Easter Island statue to give hope to Japan tsunami town

A giant statue from Chile's Easter Island was unveiled in Tokyo Wednesday before it is erected in a small tsunami-devastated northeastern Japanese town as a symbol of recovery. The three-metre (9.8-foot) Moai statue is a gift from Chile, which pledged to supply a new statue to the fishing community of Minami Sanriku after the town's original was destroyed in the March 2011 quake and tsunami. "It has been two years since the disaster and reconstruction has just begun," the town's mayor Jin Sato said at an unveiling ceremony. "I want people to see this new statue and feel hope for the future." The town's link to Chile, some 17,000 kilometres (11,000 miles) away, dates back to 1960, when a 9.5 magnitude earthquake struck the South American country and killed more than 1,600 people. The quake also sent a tsunami hurtling across the Pacific to Japan, where it claimed 142 lives -- more than a quarter of them in Minami Sanriku. Decades later, after a visit from the Chilean ambassador, the Japanese town marked the connection by installing a replica Moai statue in a coastal park which local residents named Chile Plaza. When the huge tsunami waves again swamped Minami Sanriku two years ago, the statue was toppled along with hundreds of buildings and the head was knocked off. About 800 people were killed or missing in the once picturesque town, among nearly 19,000 people nationwide.

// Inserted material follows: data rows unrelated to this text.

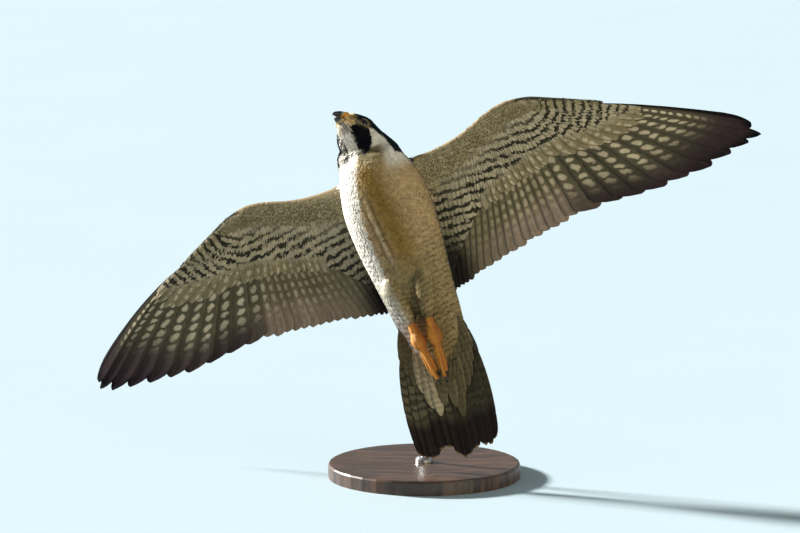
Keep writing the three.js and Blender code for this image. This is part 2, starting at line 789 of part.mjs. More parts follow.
function standBase() {
  const profile = [
    [0, 0], [BASE_RADIUS, 0], [BASE_RADIUS, BASE_HEIGHT - BASE_EDGE],
    [BASE_RADIUS - 0.3 * BASE_EDGE, BASE_HEIGHT - 0.3 * BASE_EDGE],
    [BASE_RADIUS - BASE_EDGE, BASE_HEIGHT], [0, BASE_HEIGHT],
  ].map(([r, z]) => new THREE.Vector2(r, z));
  const geometry = new THREE.LatheGeometry(profile, BASE_SIDES);
  geometry.rotateX(Math.PI / 2);
  return solidOf(geometry);
}

function standCollar() {
  const inner = ROD_RADIUS + GAP;
  const bottom = BASE_HEIGHT + GAP;
  const profile = [
    [inner, bottom], [COLLAR_RADIUS, bottom], [COLLAR_RADIUS, bottom + COLLAR_HEIGHT * 0.6],
    [COLLAR_RADIUS * 0.7, bottom + COLLAR_HEIGHT], [inner, bottom + COLLAR_HEIGHT], [inner, bottom],
  ].map(([r, z]) => new THREE.Vector2(r, z));
  const geometry = new THREE.LatheGeometry(profile, ROD_SIDES);
  geometry.rotateX(Math.PI / 2);
  return solidOf(geometry);
}

function standRod(place) {
  const top = ROD_ENTRY.clone().applyMatrix4(place).z + 40;
  const bottom = BASE_HEIGHT + GAP;
  const shaft = new THREE.CylinderGeometry(ROD_RADIUS, ROD_RADIUS, top - bottom, ROD_SIDES);
  shaft.rotateX(Math.PI / 2);
  shaft.translate(0, 0, (top + bottom) / 2);
  shaft.applyMatrix4(place.clone().invert());
  const cut = geometryOf(largest(solidOf(shaft).subtract(trunk(GAP))));
  cut.applyMatrix4(place);
  return cut;
}

// Assembly

const falcon = new THREE.Group();
const bird = new THREE.Group();
falcon.add(bird);

function addMesh(parent, name, geometry, finish) {
  const mesh = new THREE.Mesh(geometry, new THREE.MeshStandardMaterial(FINISH[finish]));
  mesh.name = name;
  parent.add(mesh);
}

const tailSolid = tail();
const grownTrunk = trunk(GAP);

addMesh(bird, 'torso', geometryOf(trunk()), 'plumage');
addMesh(bird, 'neck', geometryOf(loft(neckRings())), 'plumage');
addMesh(bird, 'head', geometryOf(head()), 'slate');
addMesh(bird, 'cere', geometryOf(cere()), 'skin');
addMesh(bird, 'bill_upper', geometryOf(upperBill()), 'horn');
addMesh(bird, 'bill_lower', geometryOf(loft(LOWER_BILL.map((row) => billRing(row)))), 'horn');
addMesh(bird, 'eye_l', geometryOf(eyeball(1)), 'eye');
addMesh(bird, 'eye_r', geometryOf(eyeball(-1)), 'eye');
addMesh(bird, 'tail', geometryOf(tailSolid), 'plumage');
for (const wing of WINGS) {
  const arm = largest(wingNode(wing, ARM, INNERMOST, 0).subtract(grownTrunk));
  addMesh(bird, `${wing.name}_arm`, geometryOf(arm), 'plumage');
  addMesh(bird, `${wing.name}_hand`, geometryOf(wingNode(wing, handRows(), 1, OUTERMOST)), 'plumage');
  addMesh(bird, `${wing.name}_alula`, geometryOf(alula(wing)), 'slate');
}
for (const leg of LEGS) {
  const thigh = largest(limb(THIGH, 14, leg.sign, leg.shift).subtract(grownTrunk));
  addMesh(bird, `${leg.name}_thigh`, geometryOf(thigh), 'plumage');
  addMesh(bird, `${leg.name}_tarsus`, geometryOf(limb(TARSUS, 10, leg.sign, leg.shift)), 'skin');
  addMesh(bird, `${leg.name}_foot`, geometryOf(foot(leg)), 'skin');
  for (const toe of TOES) addMesh(bird, `${leg.name}_claw_${toe.name}`, geometryOf(claw(leg, toe)), 'horn');
}

const place = birdMatrix();
place.decompose(bird.position, bird.quaternion, bird.scale);
addMesh(falcon, 'stand_base', geometryOf(standBase()), 'wood');
addMesh(falcon, 'stand_collar', geometryOf(standCollar()), 'steel');
addMesh(falcon, 'stand_rod', standRod(place), 'steel');

export default falcon;
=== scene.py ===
# The looks of the life-size peregrine falcon: skin, plumage, head, feet, floor, light and camera.
import math

import bpy
import numpy as np
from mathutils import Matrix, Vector
from mathutils.bvhtree import BVHTree
from mathutils.kdtree import KDTree


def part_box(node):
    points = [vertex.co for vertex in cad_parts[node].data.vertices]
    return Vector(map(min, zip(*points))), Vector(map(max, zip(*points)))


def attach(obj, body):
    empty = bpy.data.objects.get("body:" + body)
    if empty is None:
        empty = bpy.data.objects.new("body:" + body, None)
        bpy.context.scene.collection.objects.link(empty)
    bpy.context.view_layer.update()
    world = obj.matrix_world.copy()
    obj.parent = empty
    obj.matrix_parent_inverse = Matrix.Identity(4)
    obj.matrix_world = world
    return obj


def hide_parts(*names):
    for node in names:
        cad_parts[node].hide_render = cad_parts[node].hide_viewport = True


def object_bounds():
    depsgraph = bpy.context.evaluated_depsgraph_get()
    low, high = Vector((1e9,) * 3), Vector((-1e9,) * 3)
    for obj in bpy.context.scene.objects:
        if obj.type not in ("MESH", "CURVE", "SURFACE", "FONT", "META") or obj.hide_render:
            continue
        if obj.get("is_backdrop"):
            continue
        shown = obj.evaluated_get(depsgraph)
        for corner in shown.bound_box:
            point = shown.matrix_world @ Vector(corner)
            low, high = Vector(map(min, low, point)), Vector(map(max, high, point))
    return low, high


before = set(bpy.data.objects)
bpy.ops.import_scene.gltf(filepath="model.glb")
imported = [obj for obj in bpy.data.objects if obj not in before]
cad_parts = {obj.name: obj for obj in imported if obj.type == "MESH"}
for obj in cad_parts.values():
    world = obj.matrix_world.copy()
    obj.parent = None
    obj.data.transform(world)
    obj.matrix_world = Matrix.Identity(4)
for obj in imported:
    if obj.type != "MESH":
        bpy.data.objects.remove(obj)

CAD_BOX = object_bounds()

# The bird's own frame is in millimetres, as in the part's source: X towards its left, Y towards
# its back, Z towards its head. MM turns those sizes into metres when they reach the world.
MM = 0.001
SEED = 11
TILT_DEG, BANK_DEG, LEAN_DEG = 20, 15, 10

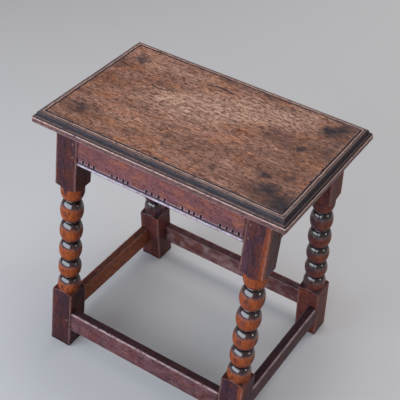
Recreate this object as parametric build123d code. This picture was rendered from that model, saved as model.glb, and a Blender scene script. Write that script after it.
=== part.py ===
from build123d import *
import os
from math import acos, atan, atan2, cos, degrees, radians, sin, sqrt, tan

# Oak joint stool. X runs along the seat, the carved front is at -Y, Z is up,
# and the feet stand on Z = 0 with the origin under the middle of the seat.
# The front and back frames (two legs, apron and stretcher each) are flat and
# square in themselves and lean together at the top. Level aprons and
# stretchers at the two ends join them. All sizes are millimetres.

# Seat board
board_length = 470.0
board_width = 295.0
board_thick = 20.0
edge_height = 9.5         # upright face below the edge moulding
edge_step = 2.6           # narrow flat inside that face
fillet_rise = 3.0         # riser from that flat to the next one
fillet_width = 3.6
ovolo_width = 4.8
ovolo_turn = 3.2          # radius where the ovolo turns over into the top
quirk_inset = 12.1        # board edge to the middle of the line that sets off the ovolo
quirk_width = 2.2
quirk_depth = 1.1
groove_inset = 17.0       # board edge to the middle of the line round the seat
groove_width = 2.6
groove_depth = 1.3

# Whole stool
seat_height = 488.0
end_overhang = 32.0       # board past the outer faces of the legs
side_overhang = 25.0
splay = 5.8               # degrees that the front and back frames lean

# Legs, with lengths along the leg
leg_size = 43.0
leg_arris = 1.4           # rounding of the long edges of the square blocks
upper_block = 119.3
lower_block = 121.0
shoulder_drop = 2.5       # turned shoulder between a square block and the turning
foot_chamfer = 2.0
collar_length = 10.8      # plain round stretch under the upper block
half_bobbin = 20.0        # from a neck to the widest ring, at both ends of the turning
base_seat = 8.7           # how far the last bobbin's widest ring stands above the lower block
base_underside = 14.0     # half height that its underside would have if the block didn't cut it
bobbin_count = 4          # whole bobbins between them
bobbin_step = 1.8         # each whole bobbin is this much shorter than the last
bobbin_diameter = 42.8
neck_diameter = 21.0
turning_sides = 24        # flats round the turned stretch, few because it repeats so often
bobbin_rings = 6          # flats down a whole bobbin, an even number

# Aprons under the seat
apron_depth = 68.0
apron_thick = 20.0
apron_setback = 1.0       # outer face behind the leg's face
bead_height = 6.5         # run moulding along the lower edge
bead_proud = 0.8
bead_quirk = 1.8          # sunk flat between the bead and the apron's face
bead_quirk_height = 2.6
apron_haunch = 12.0       # tenon starts this far below the leg's top
apron_tenon_depth = 48.0
apron_tenon_inset = 8.0   # leg face to the tenon's outer cheek

# Stretchers near the floor
stretcher_depth = 39.0
stretcher_thick = 18.5
end_stretcher_thick = 17.0
stretcher_setback = 0.8
stretcher_arris = 1.5
stretcher_lift = 42.0     # floor to the lower edge
end_stretcher_lift = 39.0
stretcher_shoulder = 5.0  # above and below its tenon
stretcher_tenon_inset = 6.0

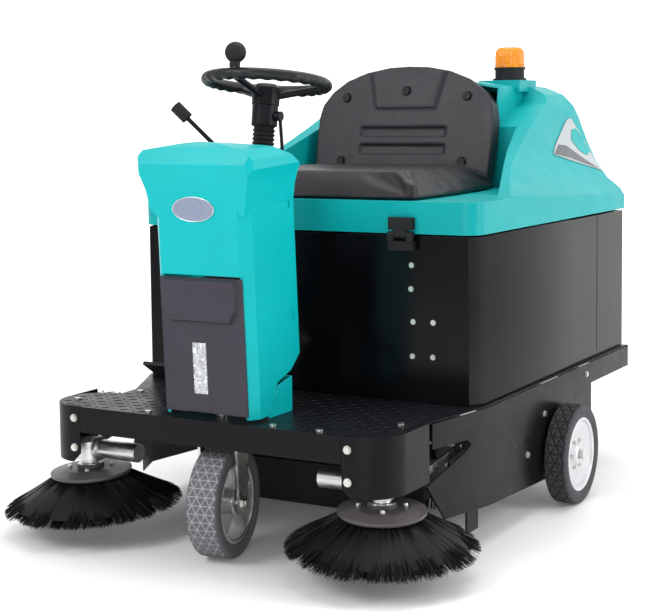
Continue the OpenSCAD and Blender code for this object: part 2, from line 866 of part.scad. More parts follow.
module hood() {
    color("#009c9c") on_body() {
        difference() {
            hood_solid(0);
            difference() {
                hood_solid(hood_t);
                seat_room(hood_t);
            }
            seat_room(0);
            box([-600, -600, 0], [600, 900, hood_z]);
            // pocket for the seat back
            translate([-body_cx, 0, 0]) at_seat_back()
                box([-seat_back_x - 1, -60, -60], [seat_back_x + 1, 45.4, 400]);
        }
        // pad that the beacon stands on
        translate([beacon_p[0] - 66, beacon_p[1] - 60, 1040]) cube([120, 120, beacon_z - 1040]);
    }
}

module seat_cushion() {
    color("#1d1d20") on_body() difference() {
        // the cushion narrows between the cheeks
        translate([0, 0, base_top + 0.3]) linear_extrude(42) {
            round_rect([-300, -240], [300, -60], 24);
            polygon([[-300, -84], [300, -84], [292, 60], [272, 282], [-272, 282], [-292, 60]]);
        }
        // hollow in the seat's middle
        translate([0, 20, 1226]) sphere(r = 408, $fn = 96);
    }
}

module seat_back_outline() {
    half = [
        [seat_back_x - 5, -30], [seat_back_x, 60], [seat_back_x, 150], [seat_back_x - 8, 185],
        [seat_back_x - 36, 222], [seat_back_x - 80, 254], [seat_back_x - 140, 277], [seat_back_x - 205, 289],
        [0, 292]
    ];
    n = len(half) - 1;
    polygon(concat(half, [for (i = [n - 1 : -1 : 0]) [-half[i][0], half[i][1]]]));
}

module seat_back() {
    color("#26262a") at_seat_back() difference() {
        translate([0, 45, 0]) rotate([90, 0, 0]) linear_extrude(45) seat_back_outline();
        // two long recesses below a raised panel
        for (z = [60, 108]) box([-130, -1, z - 14], [130, 4, z + 14]);
    }
}

seat_screw_places = [[-183, 205], [183, 205], [0, 222], [-183, 26], [183, 26]];

module seat_screws() {
    color("#101012") at_seat_back() for (p = seat_screw_places)
        translate([p[0], 0, p[1]]) rotate([90, 0, 0]) difference() {
            cylinder(r = 9, h = 4);
            translate([0, 0, 2]) cylinder(r = 4, h = 3);
        }
}

module beacon_base() {
    color("#1b1b1d") on_body() translate([beacon_p[0], beacon_p[1], beacon_z]) {
        cylinder(r = 46, h = 6);
        translate([0, 0, 6]) cylinder(r = 40, h = 24);
        translate([0, 0, 30]) cylinder(r = 43, h = 6);
    }
}

module beacon_lens() {
    color("orange", 0.8) on_body() translate([beacon_p[0], beacon_p[1], beacon_z + 36]) rotate_extrude() polygon([
        [0, 0], [42, 0], [40, 46], [36, 53], [28, 56], [0, 56]
    ]);
}

// ---------- hand lever and pedal ----------

module lift_lever() {
    color("#1a1a1c") difference() {
        union() {
            rod(lever_pivot, lever_tip, 5);
            bar_y(lever_pivot[1] - 8, lever_pivot[1] + 8, 12, lever_pivot[0], lever_pivot[2]);
        }
        bar_y(lever_pivot[1] - 30, lever_pivot[1] + 30, 6 + run_clear, lever_pivot[0], lever_pivot[2]);
    }
}

module lift_lever_grip() {
    d = (lever_tip - lever_pivot) / norm(lever_tip - lever_pivot);
    color("#0e0e10") difference() {
        rod(lever_tip - 28 * d, lever_tip + 12 * d, 14);
        rod(lever_tip - 30 * d, lever_tip + 0.1 * d, 5 + run_clear);
    }
}

module accelerator_pedal() {
    color("#222224") translate(pedal_pivot) {
        rotate([58, 0, 0]) box([-38, -8, 4], [38, 0, 150]);
        bar_x(-38, 38, 9);
        bar_x(-47, 47, 5);
    }
}

// Two lugs welded to the deck, which hold the pedal's shaft.
module pedal_bracket() {
    color("#2a2a2c") translate(pedal_pivot) difference() {
        union() {
            for (side = [-1, 1]) translate([side * 43, 0, 0]) box([-4, -10, -14.5], [4, 10, 10]);
            box([-47, -10, -14.5], [47, 10, -11]);
        }
        bar_x(-60, 60, 5 + run_clear);
    }
}

// Drilled plate at the back that a tow bar or a tie-down is pinned to.
module tow_plate() {
    color("#1a1a1c") difference() {
        box([-45, 690, 250], [45, tow_y1, 258]);
        translate([0, 748, 240]) cylinder(r = 8, h = 30);
    }
    color("#1a1a1c") for (x = [-45, 39]) box([x, 690, 257], [x + 6, 732, beam_z + 22]);
}

module rear_tyre() {
    color("#4c4d52") rear_wheel_at() tyre(rear_wheel_w);
}

module rear_rim() {
    color("silver") rear_wheel_at() rim(rear_wheel_w, axle_r + run_clear);
}

chassis_frame();
deck_plate();
front_beam();
color("#1a1a1c") corner_guard();  // corner_guard_left
color("#1a1a1c") mirror([1, 0, 0]) corner_guard();  // corner_guard_right
side_skirt_left();
side_skirt_right();
body_casing();
body_fasteners();
battery_pack();
dash_shell();
dash_rear_cover();
dash_access_panel();
headlamp_lens();
badge_plate();
column_tube();
column_bellows();
steering_gearbox();
rear_axles();
drive_motors();
main_brush_housing();
main_brush_motor();
hinge_lower_leaves();
rubber_flaps();
lift_linkage();
steering_rim();
steering_hub();
spinner_knob();
front_fork();
front_axle();
front_tyre();
front_rim();
on_body() rear_tyre();  // rear_tyre_left
on_body() rear_rim();  // rear_rim_left
on_body() mirror([1, 0, 0]) rear_tyre();  // rear_tyre_right
on_body() mirror([1, 0, 0]) rear_rim();  // rear_rim_right
brush_arm();  // brush_arm_left
brush_gearmotor();  // brush_gearmotor_left
mirror([1, 0, 0]) brush_arm();  // brush_arm_right
mirror([1, 0, 0]) brush_gearmotor();  // brush_gearmotor_right
brush_disc();  // brush_disc_left
side_bristles();  // side_bristles_left
mirror([1, 0, 0]) brush_disc();  // brush_disc_right
mirror([1, 0, 0]) side_bristles();  // side_bristles_right
main_brush_core();
main_brush_bristles();
hood();
seat_cushion();
seat_back();
seat_screws();
beacon_base();
beacon_lens();
hinge_upper_leaves();
hopper();
dust_filter();
lift_lever();
lift_lever_grip();
accelerator_pedal();
column_lever();
tow_plate();
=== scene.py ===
"""Looks of the ride-on sweeper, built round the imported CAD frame. Metres, +Z up, -Y forward."""

import math
import random

import bmesh
import bpy
import numpy as np
from mathutils import Matrix, Vector


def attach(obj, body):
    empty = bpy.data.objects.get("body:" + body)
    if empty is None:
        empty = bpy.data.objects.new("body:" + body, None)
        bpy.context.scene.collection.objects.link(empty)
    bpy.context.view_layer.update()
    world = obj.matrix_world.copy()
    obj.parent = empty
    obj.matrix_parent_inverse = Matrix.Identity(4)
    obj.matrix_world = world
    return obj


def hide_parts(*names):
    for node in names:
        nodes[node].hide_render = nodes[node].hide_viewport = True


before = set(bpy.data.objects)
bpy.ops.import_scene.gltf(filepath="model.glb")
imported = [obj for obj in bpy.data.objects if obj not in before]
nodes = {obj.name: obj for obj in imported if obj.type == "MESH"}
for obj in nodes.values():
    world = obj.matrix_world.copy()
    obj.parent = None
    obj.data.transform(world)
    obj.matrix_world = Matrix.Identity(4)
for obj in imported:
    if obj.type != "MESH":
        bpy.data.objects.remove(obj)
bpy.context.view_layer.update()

BODY_X = 0.015  # the body's centre plane
COLUMN = Vector((0, -0.372, 1.060))  # centre of the steering wheel
COLUMN_TILT = math.radians(-8)
BRUSH = Vector((0.390, -0.560, 0.150))
BRUSH_TILT = (math.radians(3), math.radians(2))
WHEEL_R = 0.125
FRONT_WHEEL = Vector((0, -0.578, WHEEL_R))
REAR_X, REAR_Y = 0.511, 0.217
SEAT_FOOT = Vector((0, 0.299, 0.829))
SEAT_RECLINE = math.radians(-13)
DASH_FOOT = Vector((0, -0.640, 0.327))
DASH_LEAN = math.radians(3.3)


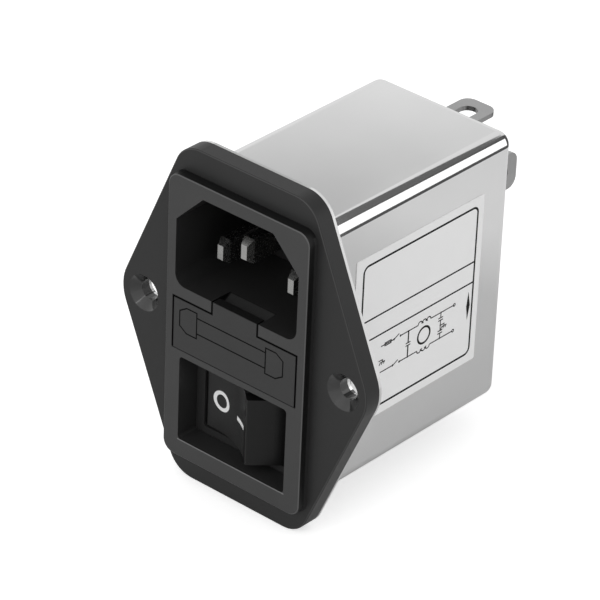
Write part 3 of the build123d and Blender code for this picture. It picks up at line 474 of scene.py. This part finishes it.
def dress_frame():
    """Give every carried-over piece the finish of its material slot."""
    finishes = {
        "housing_plastic": housing_plastic(),
        "rocker_plastic": rocker_plastic(),
        "case_steel": drawn_steel(),
        "label_film": label_film(),
        "pin_metal": metal("pin_metal", (0.44, 0.44, 0.43), 0.26),
        "tab_metal": metal("tab_metal", (0.38, 0.38, 0.38), 0.30),
        "rivet_metal": metal("rivet_metal", (0.42, 0.42, 0.42), 0.30),
        "contact_brass": metal("contact_brass", (0.75, 0.55, 0.22), 0.30),
        "spring_metal": metal("spring_metal", (0.60, 0.60, 0.58), 0.25),
        "clip_metal": metal("clip_metal", (0.68, 0.64, 0.55), 0.28),
        "fuse_glass": fuse_glass(),
        "fuse_cap_metal": metal("fuse_cap_metal", (0.72, 0.72, 0.70), 0.18),
        "fuse_wire": metal("fuse_wire", (0.60, 0.60, 0.58), 0.30),
        "plunger_plastic": solid("plunger_plastic", (0.72, 0.68, 0.58), 0.42),
        "insulator_plastic": solid("insulator_plastic", (0.035, 0.033, 0.032), 0.45),
        "board_laminate": solid("board_laminate", (0.42, 0.25, 0.10), 0.55),
        "core_coating": solid("core_coating", (0.05, 0.17, 0.08), 0.35),
        "enamelled_wire": metal("enamelled_wire", (0.62, 0.24, 0.10), 0.25),
        "divider_plastic": solid("divider_plastic", (0.70, 0.69, 0.62), 0.45),
        "film_capacitor": solid("film_capacitor", (0.72, 0.50, 0.05), 0.30),
        "disc_capacitor": solid("disc_capacitor", (0.05, 0.14, 0.42), 0.25),
        "resistor_body": solid("resistor_body", (0.60, 0.48, 0.28), 0.35),
        "tinned_lead": metal("tinned_lead", (0.70, 0.70, 0.68), 0.25),
        "wire_brown": solid("wire_brown", (0.12, 0.05, 0.02), 0.45),
        "wire_blue": solid("wire_blue", (0.02, 0.07, 0.30), 0.45),
        "wire_green": striped_sleeve(),
    }
    for part in frame["record"]["subparts"]:
        node = frame["nodes"][part["node"]]
        finish = finishes[part["material_slot"]]
        if part["node"] == "fuse_drawer":
            finish = drawer_plastic()
        for slot in node.material_slots:
            slot.material = finish
        if not node.material_slots:
            node.data.materials.append(finish)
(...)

Chilean President Sebastian Pinera promised a "bigger, more magnificent and more beautiful" statue after visiting the community following the 2011 disaster. Hundreds of human figures -- some as tall as several metres and carved up to 750 years ago -- stand in groups on Easter Island off the coast of Chile. Details such as how they were transported and raised remain a mystery. The new statue -- an original, not a replica like its predecessor -- will be exhibited in Tokyo and Osaka before arriving in Minami Sanriku in May.